Cultura e Società

Menti Migranti 

12/09/19
Gruppo PER (Psicoanalisti Europei per i Rifugiati)

Porta d’Europa, Lampedusa. Foto di Patrizia Montagner

 

Menti Migranti

Possiamo descrivere i fenomeni della migrazione- che seguono percorsi geografici e politici differenti- come caratterizzati da conflitti, diversità irriducibili, traumi inelaborati o ibridazioni che risultano minacciose per l’identità. Questi fenomeni dovuti anche ai processi di globaliazzazione, indicano la difficoltà sempre crescente della costruzione dei processi di soggettivazione sia negli individui che nelle varie popolazioni con le loro specifiche forme culturali.

Le esperienze che coivolgono migranti e rifugiati sono segnate da un’insicurezza sociale così profonda da frantumare i legami sociali e psichici. Legami strutturali e fondativi, che sono legati a una genealogia e una tradizione culturale con le sue basi mitologiche e che sembrano essere andati perduti. Una modifica in cui l’apertura delle “brecce” a livelli diversi è apparentemente colmata da associazioni aderenti e mimetiche, tanto solide quanto fragili, o da tentativi drammatici di “ristabilire” l’identità con toni deliranti.

Viviamo in un’età di precarietà simbolica, di “dislocazioni simboliche” che definiscono soggetti in cerca di una definizione identitaria da costruire, o di un gap esperienzale da colmare.

Come possiamo guardare questi cambiamenti alle radici stesse della soggettività, indotte dalle trasformazioni antropologiche accelerate e spesso tumultuose a cui assistiamo?

L’esperienza della migrazione e dell’accoglienza, che spesso si presenta altrettanto duramente nell’altro versante, mettono alla prova la capacità di elaborare queste trasformazioni ma possonoe essere anche un’occasione per aprire nuovi interrogativi e guardare le dinamiche intrapsichiche e gruppali da un altro vertice.

Questa nuova finestra vuole essere un contenitore di modelli di interpretazione di questi fenomeni e di descrizione delle varie esperienze che si stanno verificando nel mondo.

 

Migrant minds

We can understand the phenomena of migrations – which follow geographic and political paths – as being characterised by conflicts, irreducible diversities, unelaborate traumas or hybridisations owing to the identity threatening, confusing phenomena of globalisation. These phenomena also indicate the difficulty of constructing the processes of subjectivity in both the various populations, with their specific cultural forms, and the individual.

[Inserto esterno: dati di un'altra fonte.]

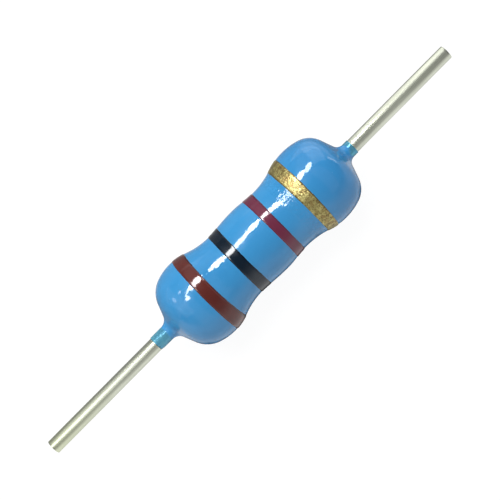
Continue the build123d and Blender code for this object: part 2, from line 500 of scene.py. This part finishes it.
def wire_lead(name, node, side, length, coat_end):
    """Wire from its foot on the cap to its cut end."""
    turn = angles(LEAD_SEGMENTS)
    tip = CAP_FACE + length
    covered = [(CAP_FACE, WELD_FOOT), (CAP_FACE + WELD_LENGTH, SWOLLEN_RADIUS),
               (abs(coat_end) - UNDER_COAT, WIRE_RADIUS + SWOLLEN_AT_EDGE)]
    rings = [ring(side * x, radius, turn) for x, radius in covered]
    for x in np.linspace(abs(coat_end), tip - CUT_ROUND, LEAD_STATIONS):
        radii = np.array([wire_radius(side * x, a) for a in turn])
        rings.append(ring(side * x, radii, turn))
    for lean in (30, 60, 90):
        x = tip - CUT_ROUND + CUT_ROUND * sin(radians(lean))
        inset = CUT_ROUND * (1 - cos(radians(lean)))
        rings.append(ring(side * x, radii - inset, turn))
    for share in CUT_SHARES:
        sheared = [noise.noise(Vector((3 * share * sin(a), 9 * share * cos(a), side)))
                   for a in turn]
        x = tip - CUT_SET_BACK + CUT_SHEARED * np.array(sheared)
        rings.append(ring(side * x, (radii - CUT_ROUND) * share, turn))
    if side < 0:
        rings = rings[::-1]
    lead = skin(name, rings, "capped")
    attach(lead, "root")
    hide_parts(node)
    return lead


TIN_LINES, TIN = colour(206, 210, 192), colour(226, 230, 213)
DULL_TIN, TARNISHED_TIN = colour(190, 194, 177), colour(218, 224, 188)
DARK_COPPER, BRIGHT_COPPER = colour(168, 112, 90), colour(204, 148, 122)
LEFT_CUT, RIGHT_CUT = (-14.008, -14.014), (12.878, 12.884)

tinned, tree, shader = finish("tinned_copper")
place, along = millimetres(tree), along_part(tree)
metal = add(tree, "ShaderNodeGroup", node_tree=drawn_metal)
lines, dull = metal.outputs["Lines"], metal.outputs["Dull"]
tin = blend_colours(tree, lines, TIN_LINES, TIN)
tin = blend_colours(tree, span(tree, dull, 0, 1, 0, 0.5), tin, DULL_TIN)
tin = blend_colours(tree, span(tree, along, -9.5, -13.5, 0.0, 0.6), tin, TARNISHED_TIN)
shear = span(tree, grain(tree, place, 0.05, 2.0, (1, 0.2, 1)), 0.3, 0.7)
copper = blend_colours(tree, shear, DARK_COPPER, BRIGHT_COPPER)
cut = reckon(tree, "MAXIMUM", span(tree, along, *LEFT_CUT), span(tree, along, *RIGHT_CUT))
off_axis = reckon_vector(tree, "MULTIPLY", place, (0, 1, 1))
off_axis = add(tree, "ShaderNodeVectorMath", {0: off_axis}, operation="LENGTH").outputs["Value"]
bare = reckon(tree, "MULTIPLY", cut, span(tree, off_axis, *COPPER_EDGE))
fill(tree, shader, {
    "Base Color": blend_colours(tree, bare, tin, copper),
    "Roughness": reckon(tree, "ADD", span(tree, dull, 0, 1, 0.29, 0.38),
                        span(tree, cut, 0, 1, 0.0, 0.2)),
    "Normal": bumpy(tree, lines, 0.35, 0.0000010),
})
shader.inputs["Metallic"].default_value = 0.95

left_lead = wire_lead("left_wire", "lead_left", -1, LEFT_LENGTH, coat_left)
right_lead = wire_lead("right_wire", "lead_right", 1, RIGHT_LENGTH, coat_right)
for lead in (left_lead, right_lead):
    lead.data.materials.append(tinned)

# Inside the coat: a fired alumina rod, a sputtered alloy film on it, and two
# pressed and plated steel caps. Their shapes are kept as they were loaded.
ALUMINA, PALE_ALUMINA = colour(226, 222, 210), colour(242, 240, 232)
PORE_GREY = colour(196, 188, 172)
DARK_ALLOY, PALE_ALLOY = colour(104, 100, 96), colour(134, 128, 120)
ROLLED_STEEL, PALE_STEEL = colour(186, 184, 176), colour(208, 206, 198)

alumina, tree, shader = finish("alumina")
place = millimetres(tree)
white = blend_colours(tree, grain(tree, place, 0.6, 4.0), ALUMINA, PALE_ALUMINA)
pore = add(tree, "ShaderNodeTexVoronoi", {"Vector": place, "Scale": 6.0}).outputs["Distance"]
fill(tree, shader, {
    "Base Color": blend_colours(tree, span(tree, pore, 0.05, 0.10), PORE_GREY, white),
    "Roughness": span(tree, grain(tree, place, 0.2), 0.3, 0.7, 0.55, 0.75),
})

alloy, tree, shader = finish("alloy_film")
place = millimetres(tree)
fill(tree, shader, {
    "Base Color": blend_colours(tree, grain(tree, place, 0.8, 3.0), DARK_ALLOY, PALE_ALLOY),
    "Roughness": span(tree, grain(tree, place, 0.1), 0.3, 0.7, 0.28, 0.42),
})
shader.inputs["Metallic"].default_value = 1.0

plated, tree, shader = finish("plated_steel_cap")
metal = add(tree, "ShaderNodeGroup", node_tree=drawn_metal)
fill(tree, shader, {
    "Base Color": blend_colours(tree, metal.outputs["Lines"], ROLLED_STEEL, PALE_STEEL),
    "Roughness": span(tree, metal.outputs["Dull"], 0, 1, 0.22, 0.38),
    "Normal": bumpy(tree, metal.outputs["Lines"], 0.4, 0.000002),
})
shader.inputs["Metallic"].default_value = 1.0

for node, look in (("ceramic_rod", alumina), ("resistive_film", alloy),
                   ("end_cap_left", plated), ("end_cap_right", plated)):
    for material_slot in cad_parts[node].material_slots:
        material_slot.material = look

# Floor: a white sheet under the body, whose fattest rings rest on it. The
# camera sees it white, with a faint soft shadow. What shines sees it glow
# with painted light and shade: a painted shadow beside the body, dim on the
# far side, with painted brighter patches by the far contour and the leads.
FLOOR_HALF = 0.8
# Glow levels of the floor in what shines, with painted shadow and painted light by place.
NEAR_PALE, NEAR_PAINTED_SHADOW, NEAR_WIRES = 0.92, 0.04, 0.80
FAR_DIM, FAR_BODY, FAR_RIGHT = 0.24, 0.45, 0.95
CAMERA_GLOW = 0.93
LIT, LIT_FOR_CAMERA, LIT_FOR_SHINE = 0.86, 0.13, 0.03


def grey(level):
    """Shader colour of a plain grey."""
    return (level, level, level, 1.0)


low = cad_box[0][2]
floor_mesh = bpy.data.meshes.new("floor")
floor_mesh.from_pydata([(-FLOOR_HALF, -FLOOR_HALF, low), (FLOOR_HALF, -FLOOR_HALF, low),
                        (FLOOR_HALF, FLOOR_HALF, low), (-FLOOR_HALF, FLOOR_HALF, low)],
                       [], [(0, 1, 2, 3)])
floor = bpy.data.objects.new("floor", floor_mesh)
bpy.context.scene.collection.objects.link(floor)

sheet, tree, shader = finish("white_sheet")
place = add(tree, "ShaderNodeSeparateXYZ", {0: millimetres(tree)})
x, y = place.outputs["X"], place.outputs["Y"]
# Painted light and shade for what shines: a painted contact shadow close beside the body on the
# near side, pale further out and by the wires; dim on the far side, with painted brighter patches
# by the body and to the right.
by_wires = span(tree, reckon(tree, "ABSOLUTE", x), 6.2, 7.2)
near_side = reckon(tree, "MAXIMUM", span(tree, y, -4.4, -3.0, NEAR_PALE, NEAR_PAINTED_SHADOW),
                   span(tree, by_wires, 0, 1, 0.0, NEAR_WIRES))
far_right = reckon(tree, "MULTIPLY", span(tree, x, 5.0, 8.0, 0.0, FAR_RIGHT),
                   span(tree, y, 2.8, 5.5))
by_body = reckon(tree, "MULTIPLY", span(tree, by_wires, 0, 1, FAR_BODY, 0.0),
                 span(tree, y, 4.4, 3.2))
far_side = reckon(tree, "MAXIMUM", reckon(tree, "MAXIMUM", far_right, by_body), FAR_DIM)
sides = {"Factor": span(tree, y, -0.2, 0.2), "A": near_side, "B": far_side}
painted_glow = add(tree, "ShaderNodeMix", sides, data_type="FLOAT").outputs["Result"]

ray = add(tree, "ShaderNodeLightPath").outputs
to_shine = reckon(tree, "MAXIMUM", ray["Is Glossy Ray"], ray["Is Transmission Ray"])
to_camera = span(tree, ray["Is Camera Ray"], 0, 1, 0.0, CAMERA_GLOW)
white = blend_colours(tree, ray["Is Camera Ray"], grey(LIT), grey(LIT_FOR_CAMERA))
fill(tree, shader, {
    "Base Color": blend_colours(tree, to_shine, white, grey(LIT_FOR_SHINE)),
    "Emission Strength": reckon(tree, "ADD", reckon(tree, "MULTIPLY", to_shine, painted_glow),
                                to_camera),
})
shader.inputs["Roughness"].default_value = 1.0
shader.inputs["Specular IOR Level"].default_value = 0.0
shader.inputs["Emission Color"].default_value = grey(1.0)
floor.data.materials.append(sheet)

# Room: plain white to the camera. What shines sees a dim ceiling with a wide
# bright screen on the far side, set askew, and a pale wall on the near side.
# Each is given as grey levels by the angle from upright, towards the far side.
SCREEN = [(-20, 0.05), (28, 0.07), (40, 0.60), (60, 0.60), (74, 0.25), (92, 0.12), (130, 0.12)]
WALL = [(-97, 1.05), (-74, 0.95), (-60, 0.62), (-48, 0.32), (-36, 0.22), (-24, 0.08), (0, 0.05)]
SCREEN_ASKEW, WALL_ASKEW = (20.0, -20.0), (-7.0, 7.0)
SOFT_LIGHT = (0.39, 0.40, 0.415, 1)

world = bpy.data.worlds.new("room")
bpy.context.scene.world = world
world.use_nodes = True
tree = world.node_tree
tree.nodes.clear()
direction = add(tree, "ShaderNodeTexCoord").outputs["Generated"]
direction = add(tree, "ShaderNodeSeparateXYZ", {0: direction}).outputs
upright = reckon(tree, "DEGREES", reckon(tree, "ARCTAN2", direction["Y"], direction["Z"]))


def surface(levels, askew):
    """Grey level of a wide surface of the room, turned askew along the part."""
    low, high = levels[0][0], levels[-1][0]
    twist = span(tree, direction["X"], -0.20, 0.20, *askew)
    share = span(tree, reckon(tree, "ADD", upright, twist), low, high)
    ramp = add(tree, "ShaderNodeValToRGB", {0: share})
    places = [(angle - low) / (high - low) for angle, _ in levels]
    elements = ramp.color_ramp.elements
    elements[0].position, elements[1].position = places[0], places[-1]
    for place in places[1:-1]:
        elements.new(place)
    for element, (_, level) in zip(elements, levels):
        element.color = grey(level)
    return ramp.outputs["Color"]


both = reckon_vector(tree, "MAXIMUM", surface(SCREEN, SCREEN_ASKEW), surface(WALL, WALL_ASKEW))
ray = add(tree, "ShaderNodeLightPath").outputs
seen = blend_colours(tree, ray["Is Glossy Ray"], SOFT_LIGHT, both)
seen = blend_colours(tree, ray["Is Camera Ray"], seen, grey(1.0))
background = add(tree, "ShaderNodeBackground", {"Color": seen, "Strength": 1.0})
add(tree, "ShaderNodeOutputWorld", {"Surface": background.outputs[0]})


# Lamps: one wide soft lamp lights the part. The others only show in what
# shines: a bright bar with its rounder ends, faint windows, and pale cards
# beside the leads. Each faces the place on the X axis that it is aimed at.
def lamp(name, along, across, long_size, short_size, roll, shape, brightness,
         aim=0.0, distance=0.30):
    """Soft lamp, as bright at any size. It leans by two angles from upright, along the part
    and across it. Its sizes are angles seen from where it is aimed, its distance metres."""
    light = bpy.data.lights.new(name, "AREA")
    light.shape = shape
    light.size = 2 * distance * tan(radians(long_size / 2))
    light.size_y = 2 * distance * tan(radians(short_size / 2))
    area = light.size * light.size_y * (pi / 4 if shape == "ELLIPSE" else 1)
    light.energy = brightness * pi * area
    a, b, r = radians(along), radians(across), radians(roll)
    away = Vector((sin(a), cos(a) * sin(b), cos(a) * cos(b)))
    level = Vector((cos(a), -sin(a) * sin(b), -sin(a) * cos(b)))
    long_way = level * cos(r) + away.cross(level) * sin(r)
    turn = Matrix((long_way, away.cross(long_way), away)).transposed()
    place = away * distance + Vector((aim * 0.001, 0, 0))
    made = bpy.data.objects.new(name, light)
    made.matrix_world = Matrix.Translation(place) @ turn.to_4x4()
    bpy.context.scene.collection.objects.link(made)
    return made


soft_key = lamp("soft_key", 0, 37, 40, 40, 0, "RECTANGLE", 5.34)
soft_key.visible_glossy = False
for shown_lamp in (
    lamp("bar", 5.0, 38.2, 21.6, 14, 13, "ELLIPSE", 30, 0, 0.016),
    lamp("bar_tip", 14.6, 40.3, 8.0, 5.5, 13, "ELLIPSE", 28, 0, 0.016),
    lamp("bar_left", -10.8, 34.7, 15.4, 13.5, 16, "ELLIPSE", 22, 0, 0.016),
    lamp("far_end", 9.8, 38.2, 22, 10, 35, "ELLIPSE", 19, 4.2, 0.010),
    lamp("near_arc", -6.5, 32.6, 22, 4.6, 26, "ELLIPSE", 18, -4.35, 0.010),
    lamp("near_end", -20.8, 25.5, 10.5, 9.5, 0, "ELLIPSE", 20),
    lamp("pale_spot", -42, 57, 11, 14, 0, "ELLIPSE", 3.3),
    lamp("low_window", 28, 87, 12, 3, 0, "RECTANGLE", 1.7),
    lamp("end_window", 78, 52, 26, 6, 0, "RECTANGLE", 3.4),
    lamp("skirt_glint", -5, 47, 7, 5, 0, "ELLIPSE", 7.5, -6.60, 0.010),
    lamp("left_upright_card", -9.3, 8, 50, 38, 0, "RECTANGLE", 0.60, -10.4, 0.008),
    lamp("left_far_card", -9.3, 57, 50, 60, 0, "RECTANGLE", 0.44, -10.4, 0.008),
    lamp("left_near_card", -7.7, -12, 27, 80, 0, "RECTANGLE", 0.3, -10.4, 0.020),
    lamp("right_far_card", 9.3, 65, 50, 64, 0, "RECTANGLE", 0.92, 9.9, 0.008),
    lamp("right_near_card", 8, -9, 25, 78, 0, "RECTANGLE", 0.3, 9.6, 0.020),
):
    shown_lamp.visible_diffuse = False
    shown_lamp.visible_camera = False

# Camera: straight above the part and turned, so that the gold end points to
# the upper right.
SENSOR_WIDTH = 36
PICTURE_WIDTH = 24.15
CAMERA_X, CAMERA_Y, CAMERA_HEIGHT = -0.577, -0.016, 70.0
CAMERA_TURN = 45.2
camera_data = bpy.data.cameras.new("camera")
camera_data.sensor_width = SENSOR_WIDTH
camera_data.lens = SENSOR_WIDTH * CAMERA_HEIGHT / PICTURE_WIDTH
camera_data.clip_start = 0.001
camera_data.clip_end = 10
camera = bpy.data.objects.new("camera", camera_data)
camera.location = (CAMERA_X * 0.001, CAMERA_Y * 0.001, CAMERA_HEIGHT * 0.001)
camera.rotation_euler = (0, 0, -radians(CAMERA_TURN))
bpy.context.scene.collection.objects.link(camera)
bpy.context.scene.camera = camera
bpy.context.scene.view_settings.view_transform = "Standard"
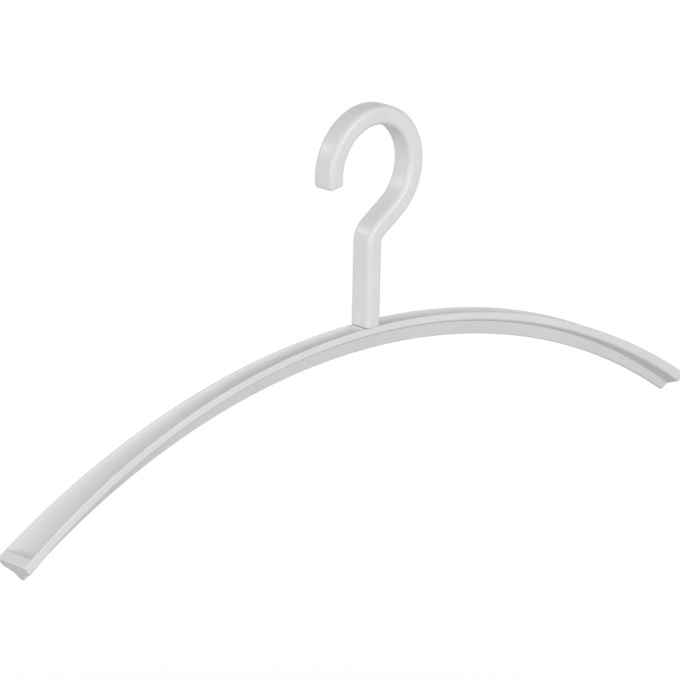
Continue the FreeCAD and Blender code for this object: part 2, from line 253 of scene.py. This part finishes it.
def arm_ring(angle, openness, inset):
    """The section, drawn in by an inset, in its place on the arch."""
    outward = Vector((math.sin(angle), 0, math.cos(angle)))
    centre = Vector((0, 0, CREST - ARM_RADIUS))
    ring = []
    for point in drawn_in(arm_section(angle, openness), inset):
        ring.append(centre + outward * (ARM_RADIUS + point.y) + Vector((0, point.x, 0)))
    return ring


def half_arm_stations():
    """(angle, openness, inset) from the middle of the arm to its end."""
    stations = [(PAD_ANGLE * k / PAD_STEPS, 0, 0) for k in range(PAD_STEPS)]
    for k in range(RAMP_STEPS + 1):
        share = k / RAMP_STEPS
        stations.append((PAD_ANGLE + RAMP_ANGLE * share, smooth(share), 0))
    first, last = PAD_ANGLE + RAMP_ANGLE, LIP_ANGLE - RAMP_ANGLE
    for k in range(1, ARM_STEPS):
        stations.append((first + (last - first) * k / ARM_STEPS, 1, 0))
    for k in range(RAMP_STEPS + 1):
        share = k / RAMP_STEPS
        stations.append((last + RAMP_ANGLE * share, smooth(1 - share), 0))
    for advance, inset in quarter_steps(END_ROUND, END_ROUND_STEPS):
        stations.append((END_ANGLE - (END_ROUND - advance) / ARM_RADIUS, 0, inset))
    return stations


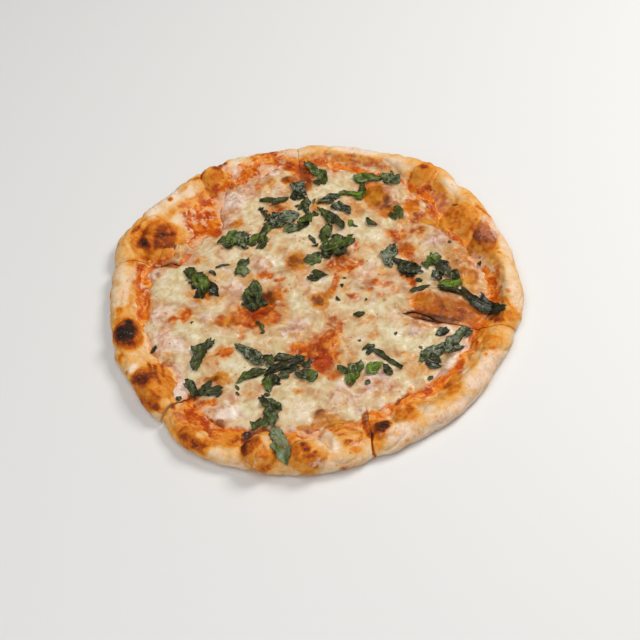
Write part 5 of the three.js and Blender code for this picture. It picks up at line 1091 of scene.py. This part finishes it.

Experiences involving migrants and refugees are marked by a social insecurity that is capable of deeply affecting social and psychic ties. We live in an age of symbolic precariousness, of “symbolic dislocations”, which by its nature defines subjects in search of an identity definition to construct, or of an experiential gap to close, but also, for this same reason, subjects open to transformation.

How shall we look upon these changes to the very roots of subjectivity, induced by the accelerating and often tumultuous anthropological transformations of which we are becoming aware? Transformations which are imposing on the technical level, as they are deficient on the level of an adequate symbolisation, and which at times result in blind violence or in some kind of alexithymia that prevents any perception or emotional expression.

It is a true modification of the very structure of symbolic ties, happening in both the psychic and social processes, where the structural and founding bonds, which are linked to a genealogy and a cultural tradition with its myth foundations, seem to have been lost. A modification where the “breaches” opening at different levels are apparently bridged by adherent and mimetic associations, as solid as they are frail, or by real attempts to ’re-establish’ identity with delusional tones.

We want to open this category to study models of interpretation of these phenomena and to describe the various experiences that are taking place in the world.